Au cœur du XXe siècle, dans la riche Amérique, un homme s’est levé qui n’acceptait pas l’oppression subie par son peuple et qui rappelait que Dieu veut la liberté et la dignité pour toutes ses créatures. Cet homme était noir, arrière petit-fils d’esclaves, pasteur d’une Église baptiste héritière des anabaptistes anglais et hollandais du XVIIe siècle. Avec une foi nourrie de la lecture quotidienne de la Bible, il savait que la Pâque du Christ qui libère les hommes de la mort est fille de la Pâque qui fit passer les Hébreux de l’esclavage à la liberté sous la conduite de Moïse. Pour lui, salut en Jésus-Christ et libération des hommes des situations concrètes d’injustice, n’étaient pas séparables, et la vocation des ministres de l’Église était de s’engager résolument dans la construction, dès ici-bas, de la cité sainte où Dieu veut rassembler toutes les nations.

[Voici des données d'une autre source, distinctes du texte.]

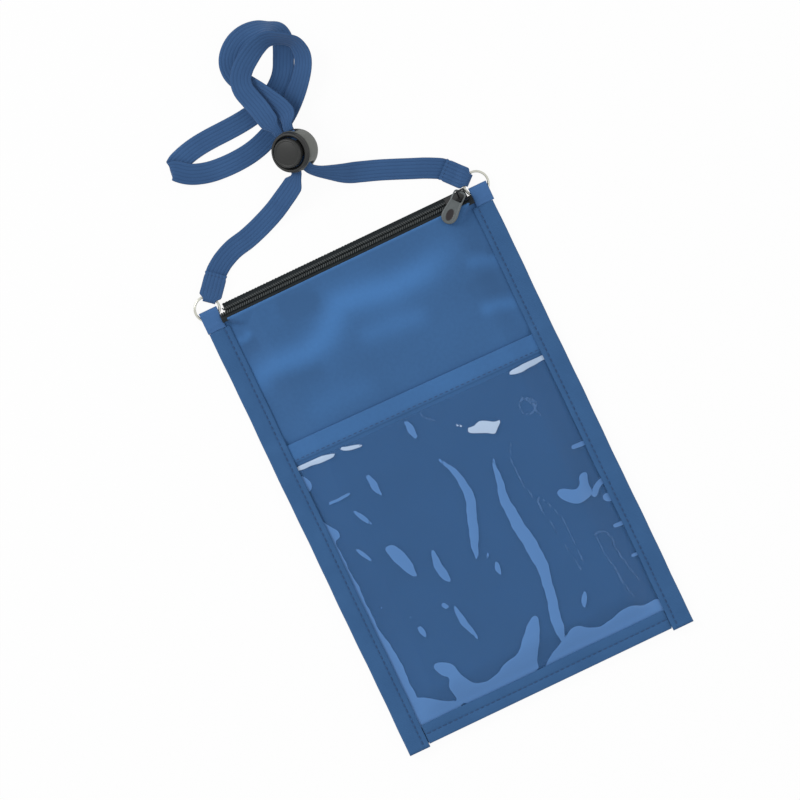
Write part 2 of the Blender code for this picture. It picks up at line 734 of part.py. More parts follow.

Lentement le baptême et l’évangélisation des esclaves avaient érodé de l’intérieur le système esclavagiste, et c’était surtout des Églises et des chrétiens qui avaient lutté contre l’esclavage au XIXe siècle. Mais après l’émancipation de 1863, la situation des Noirs resterait longtemps misérable et injuste. Les Noirs au cours des siècles s’étaient appropriés le christianisme, avaient lu dans la Bible la description de leur condition et les chants de leur espérance, et avaient vu dans Moïse et le Christ leurs libérateurs. Et l’un d’eux, profond chrétien comme eux, serait leur nouveau Moïse.

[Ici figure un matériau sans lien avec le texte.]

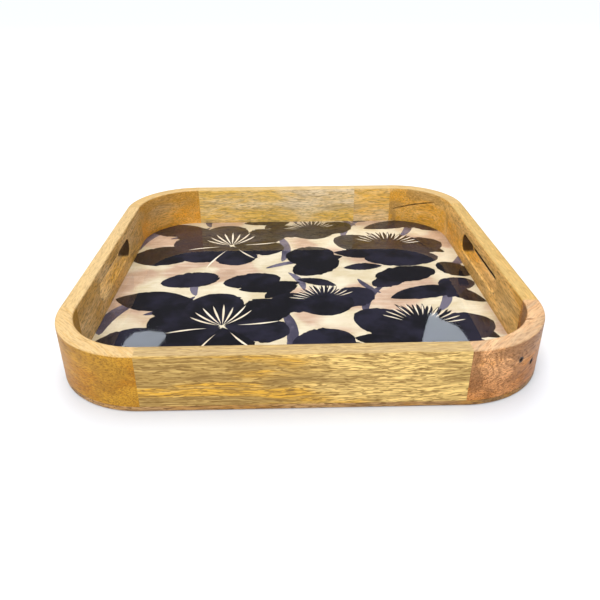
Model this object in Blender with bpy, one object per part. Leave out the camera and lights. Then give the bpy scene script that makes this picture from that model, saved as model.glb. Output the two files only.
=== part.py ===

Cet homme, Martin Luther King, s’inscrivait consciemment dans la lignée des prophètes bibliques, et le mode, en effet, l’a reconnu comme prophète, c’est-a-dire comme porte-voix de la Parole de Dieu révélée dans l’histoire. Mais parce que le message qu’il délivrait, ainsi que les gestes qu’il posait pour authentifier celui-ci, dérangeaient un désordre établi, un complot fut ourdi contre lui et une balle le faucha alors qu’il n’avait pas quarante ans. C’était à l’approche de la Pâque du Christ de l’année 1968, et le pasteur d’Atlanta, qui avait reçu quelques années plus tôt le prix Nobel de la paix, rejoignait ainsi dans le martyre ce Jésus avec lequel il avait choisi de vivre de souffrir et, s’il le fallait, de mourir avant de ressusciter avec lui.

Martin Luther King a vu le jour à Atlanta, en Géorgie, le 15 janvier 1929, dans un milieu noir de classe moyenne. Ses arrière grands-parents étaient esclaves, mais trois générations de prédicateurs baptistes s’étaient succédé depuis. Le père de Martin, « Daddy King », était un pasteur en vue, qui comptait dans la ville où il occupait la charge de la paroisse d’Ebenezer. Quant à sa mère, Alberta Williams, institutrice de formation, elle était elle-même la fille d’un pasteur qui avait dirigé auparavant cette même paroisse et avait été très actif dans l’Association nationale pour l’avancement des gens de couleur, une organisation créée en 1909.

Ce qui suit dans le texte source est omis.